╭─ Material for this exercise

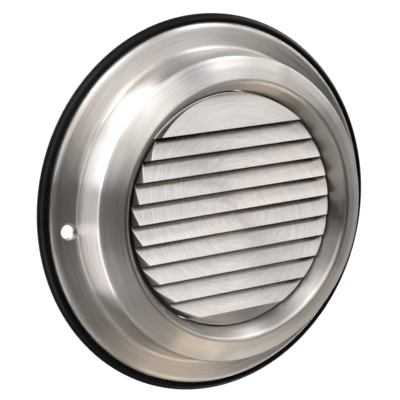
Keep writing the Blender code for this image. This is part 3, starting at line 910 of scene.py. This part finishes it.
# Soft light panels round the vent: azimuth from and to, elevation from and to
# (degrees; azimuth 0 is in front of the louvres, positive to the right of
# someone facing them), radiance and tint.
PANELS = (
    (-120, -92, -46, 12, 3.00, (1.00, 0.98, 0.99)),
    (-120, -92, 12, 66, 5.20, (0.93, 0.96, 1.00)),
    (136, 240, -46, -8, 1.30, (0.95, 0.96, 1.00)),
    (-172, -15, 48, 66, 1.60, (0.96, 0.98, 1.00)),
    (-172, -120, 48, 66, 3.40, (0.94, 0.97, 1.00)),
    (58, 80, 30, 66, 2.80, (1.00, 0.99, 0.99)),
    (-120, -64, -66, -8, 0.60, (1.00, 0.97, 0.95)),
    (36, 80, 48, 66, 2.40, (0.97, 0.97, 1.00)),
    (-148, -120, 12, 48, 3.20, (0.90, 0.94, 1.00)),
    (12, 100, 12, 30, 0.55, (1.00, 1.00, 0.99)),
    (36, 100, 12, 30, 0.35, (1.00, 0.95, 0.97)),
    (-40, 12, 48, 66, 1.70, (0.99, 0.99, 1.00)),
    (-64, -40, 12, 48, 1.10, (0.95, 0.97, 1.00)),
    (80, 104, -66, -26, 1.60, (1.00, 0.93, 0.87)),
    (-40, 12, 12, 30, 1.00, (1.00, 0.96, 0.90)),
    (-64, 12, -66, -20, 0.36, (1.00, 0.97, 0.93)),
    (-45, 0, -20, 12, 0.14, (1.00, 0.98, 0.96)),
    (52, 80, -10, 12, 0.25, (1.00, 0.98, 0.96)),
    (80, 132, -26, 10, 0.75, (1.00, 0.98, 0.96)),
    (-15, 36, 12, 30, 0.75, (0.97, 0.97, 1.00)),
    (12, 36, 30, 48, 1.10, (0.93, 0.93, 1.00)),
    (36, 58, 30, 48, 0.60, (1.00, 1.00, 1.00)),
    (12, 38, -66, -24, 1.35, (1.00, 0.88, 0.74)),
    (38, 80, -66, -40, 0.70, (1.00, 0.93, 0.86)),
    (181, 212, 14, 50, 2.90, (0.92, 0.96, 1.00)),
    (92, 152, 8, 36, 1.60, (1.00, 0.98, 0.96)),
    (-40, 12, 30, 48, 1.10, (1.00, 0.98, 0.97)),
    (8, 36, -2, 12, 1.00, (1.00, 0.98, 0.96)),
    (-180, 180, 66, 90, 1.00, (0.96, 0.96, 1.00)),
    (-180, 180, -90, -66, 0.35, (1.00, 0.93, 0.84)),
)
PANEL_DIST = 1.2


def softbox(name, azimuth, elevation, width, height, radiance, colour):
    """Flat rectangular light that faces the vent from a direction."""
    a, e = math.radians(azimuth), math.radians(elevation)
    d = Vector((math.sin(a) * math.cos(e), -math.cos(a) * math.cos(e), math.sin(e)))
    light = bpy.data.lights.new(name, "AREA")
    light.shape = "RECTANGLE"
    light.size = width
    light.size_y = height
    light.energy = math.pi * width * height * radiance
    light.color = colour
    obj = bpy.data.objects.new(name, light)
    COLL.objects.link(obj)
    quat = (-d).to_track_quat("-Z", "Y")
    obj.matrix_world = Matrix.Translation(d * PANEL_DIST) @ quat.to_matrix().to_4x4()
    obj.visible_camera = False
    return obj


for n_panel, (az0, az1, el0, el1, radiance, colour) in enumerate(PANELS):
    if az1 - az0 >= 360:
        side = 2.0 * PANEL_DIST * math.tan(math.radians(24.0))
        softbox("panel_%02d" % n_panel, 0.0, 90.0 if el0 > 0 else -90.0, side, side,
                radiance, colour)
        continue
    parts_az = math.ceil((az1 - az0) / 58.0)
    parts_el = math.ceil((el1 - el0) / 42.0)
    for i in range(parts_az):
        for j in range(parts_el):
            step_a, step_e = (az1 - az0) / parts_az, (el1 - el0) / parts_el
            mid_a, mid_e = az0 + step_a * (i + 0.5), el0 + step_e * (j + 0.5)
            wide = math.radians(step_a) * math.cos(math.radians(mid_e))
            softbox("panel_%02d_%d%d" % (n_panel, i, j), mid_a, mid_e,
                    2.0 * PANEL_DIST * math.tan(0.5 * wide),
                    2.0 * PANEL_DIST * math.tan(0.5 * math.radians(step_e)),
                    radiance, colour)
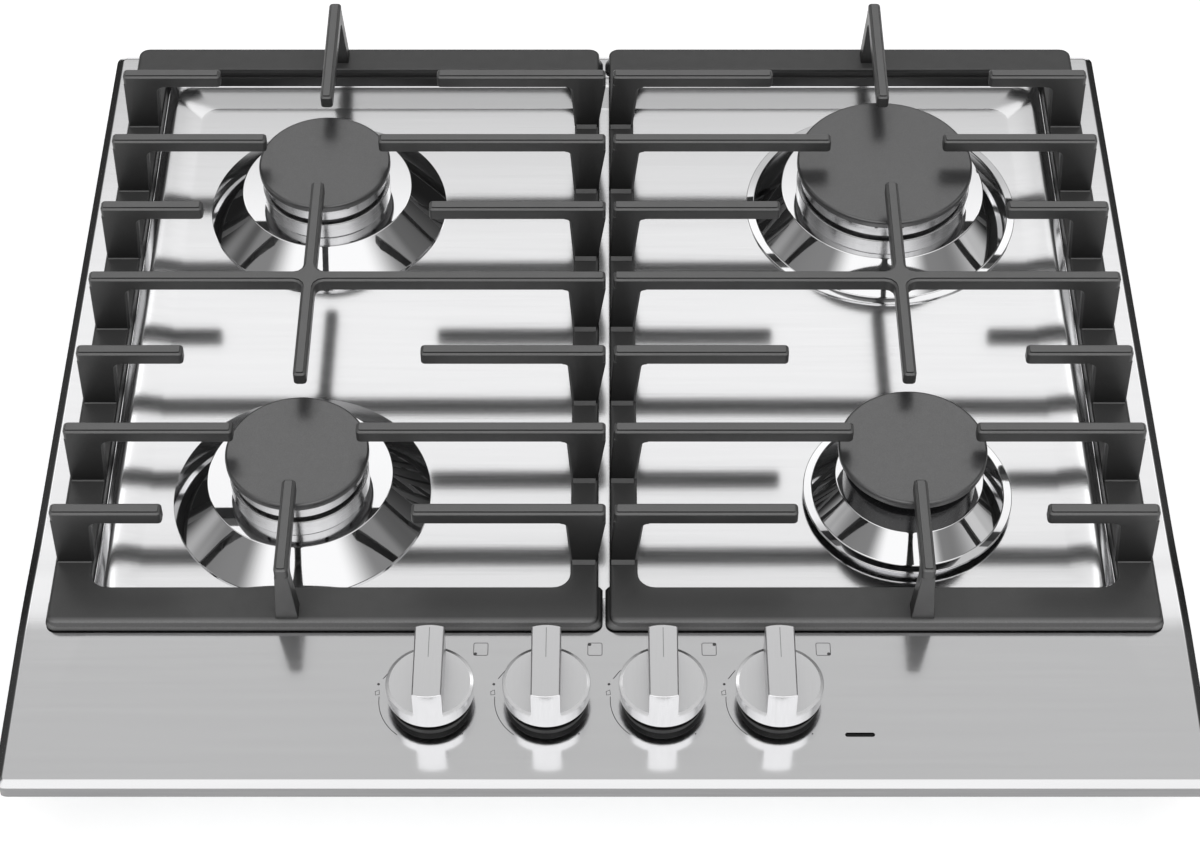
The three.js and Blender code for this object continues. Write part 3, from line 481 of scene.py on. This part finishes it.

╰─

Exercise directions: Reproduce the complete data exactly as presented above.

Solved problem:
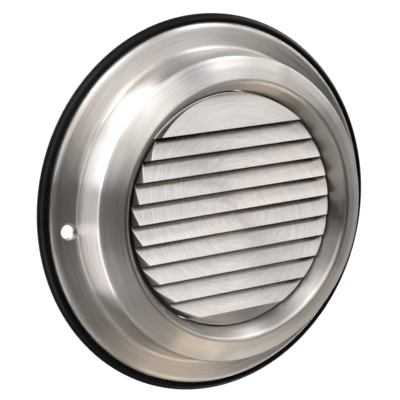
Keep writing the Blender code for this image. This is part 3, starting at line 910 of scene.py. This part finishes it.
# Soft light panels round the vent: azimuth from and to, elevation from and to
# (degrees; azimuth 0 is in front of the louvres, positive to the right of
# someone facing them), radiance and tint.
PANELS = (
    (-120, -92, -46, 12, 3.00, (1.00, 0.98, 0.99)),
    (-120, -92, 12, 66, 5.20, (0.93, 0.96, 1.00)),
    (136, 240, -46, -8, 1.30, (0.95, 0.96, 1.00)),
    (-172, -15, 48, 66, 1.60, (0.96, 0.98, 1.00)),
    (-172, -120, 48, 66, 3.40, (0.94, 0.97, 1.00)),
    (58, 80, 30, 66, 2.80, (1.00, 0.99, 0.99)),
    (-120, -64, -66, -8, 0.60, (1.00, 0.97, 0.95)),
    (36, 80, 48, 66, 2.40, (0.97, 0.97, 1.00)),
    (-148, -120, 12, 48, 3.20, (0.90, 0.94, 1.00)),
    (12, 100, 12, 30, 0.55, (1.00, 1.00, 0.99)),
    (36, 100, 12, 30, 0.35, (1.00, 0.95, 0.97)),
    (-40, 12, 48, 66, 1.70, (0.99, 0.99, 1.00)),
    (-64, -40, 12, 48, 1.10, (0.95, 0.97, 1.00)),
    (80, 104, -66, -26, 1.60, (1.00, 0.93, 0.87)),
    (-40, 12, 12, 30, 1.00, (1.00, 0.96, 0.90)),
    (-64, 12, -66, -20, 0.36, (1.00, 0.97, 0.93)),
    (-45, 0, -20, 12, 0.14, (1.00, 0.98, 0.96)),
    (52, 80, -10, 12, 0.25, (1.00, 0.98, 0.96)),
    (80, 132, -26, 10, 0.75, (1.00, 0.98, 0.96)),
    (-15, 36, 12, 30, 0.75, (0.97, 0.97, 1.00)),
    (12, 36, 30, 48, 1.10, (0.93, 0.93, 1.00)),
    (36, 58, 30, 48, 0.60, (1.00, 1.00, 1.00)),
    (12, 38, -66, -24, 1.35, (1.00, 0.88, 0.74)),
    (38, 80, -66, -40, 0.70, (1.00, 0.93, 0.86)),
    (181, 212, 14, 50, 2.90, (0.92, 0.96, 1.00)),
    (92, 152, 8, 36, 1.60, (1.00, 0.98, 0.96)),
    (-40, 12, 30, 48, 1.10, (1.00, 0.98, 0.97)),
    (8, 36, -2, 12, 1.00, (1.00, 0.98, 0.96)),
    (-180, 180, 66, 90, 1.00, (0.96, 0.96, 1.00)),
    (-180, 180, -90, -66, 0.35, (1.00, 0.93, 0.84)),
)
PANEL_DIST = 1.2


def softbox(name, azimuth, elevation, width, height, radiance, colour):
    """Flat rectangular light that faces the vent from a direction."""
    a, e = math.radians(azimuth), math.radians(elevation)
    d = Vector((math.sin(a) * math.cos(e), -math.cos(a) * math.cos(e), math.sin(e)))
    light = bpy.data.lights.new(name, "AREA")
    light.shape = "RECTANGLE"
    light.size = width
    light.size_y = height
    light.energy = math.pi * width * height * radiance
    light.color = colour
    obj = bpy.data.objects.new(name, light)
    COLL.objects.link(obj)
    quat = (-d).to_track_quat("-Z", "Y")
    obj.matrix_world = Matrix.Translation(d * PANEL_DIST) @ quat.to_matrix().to_4x4()
    obj.visible_camera = False
    return obj


for n_panel, (az0, az1, el0, el1, radiance, colour) in enumerate(PANELS):
    if az1 - az0 >= 360:
        side = 2.0 * PANEL_DIST * math.tan(math.radians(24.0))
        softbox("panel_%02d" % n_panel, 0.0, 90.0 if el0 > 0 else -90.0, side, side,
                radiance, colour)
        continue
    parts_az = math.ceil((az1 - az0) / 58.0)
    parts_el = math.ceil((el1 - el0) / 42.0)
    for i in range(parts_az):
        for j in range(parts_el):
            step_a, step_e = (az1 - az0) / parts_az, (el1 - el0) / parts_el
            mid_a, mid_e = az0 + step_a * (i + 0.5), el0 + step_e * (j + 0.5)
            wide = math.radians(step_a) * math.cos(math.radians(mid_e))
            softbox("panel_%02d_%d%d" % (n_panel, i, j), mid_a, mid_e,
                    2.0 * PANEL_DIST * math.tan(0.5 * wide),
                    2.0 * PANEL_DIST * math.tan(0.5 * math.radians(step_e)),
                    radiance, colour)
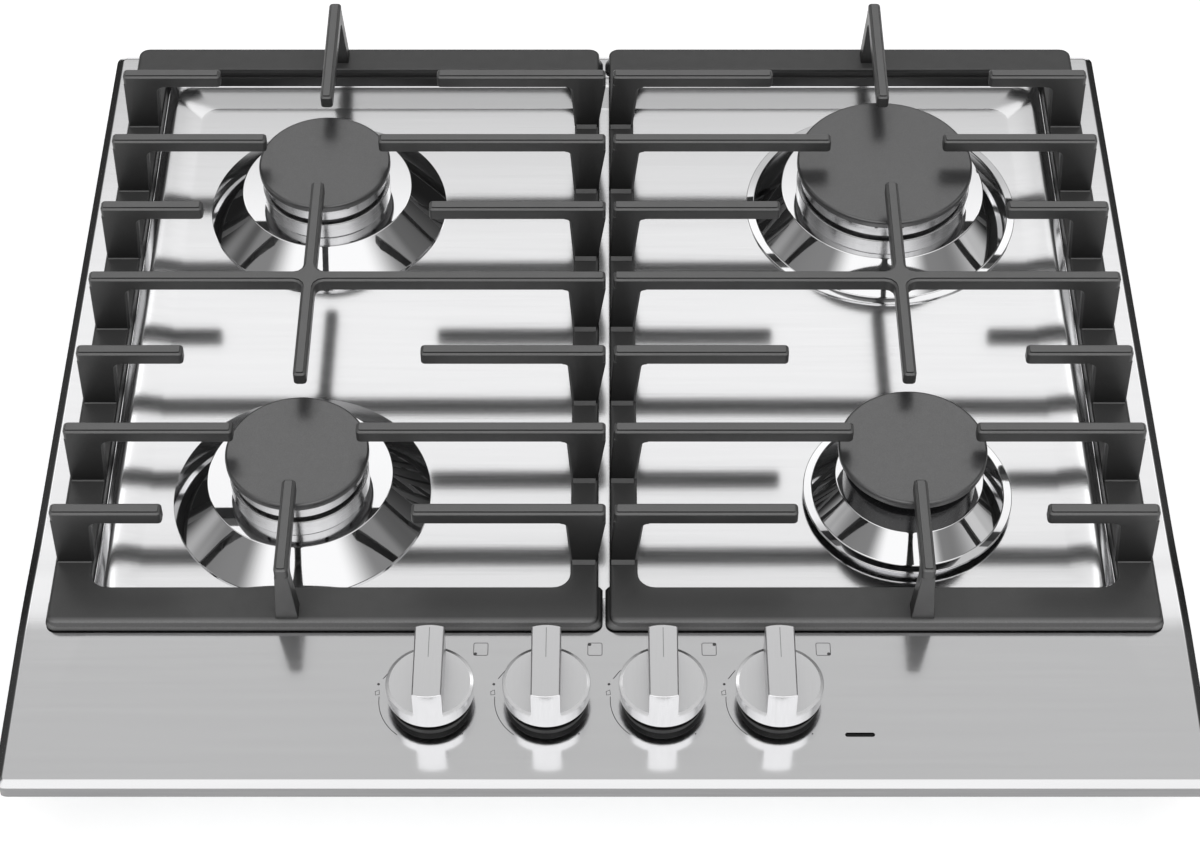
The three.js and Blender code for this object continues. Write part 3, from line 481 of scene.py on. This part finishes it.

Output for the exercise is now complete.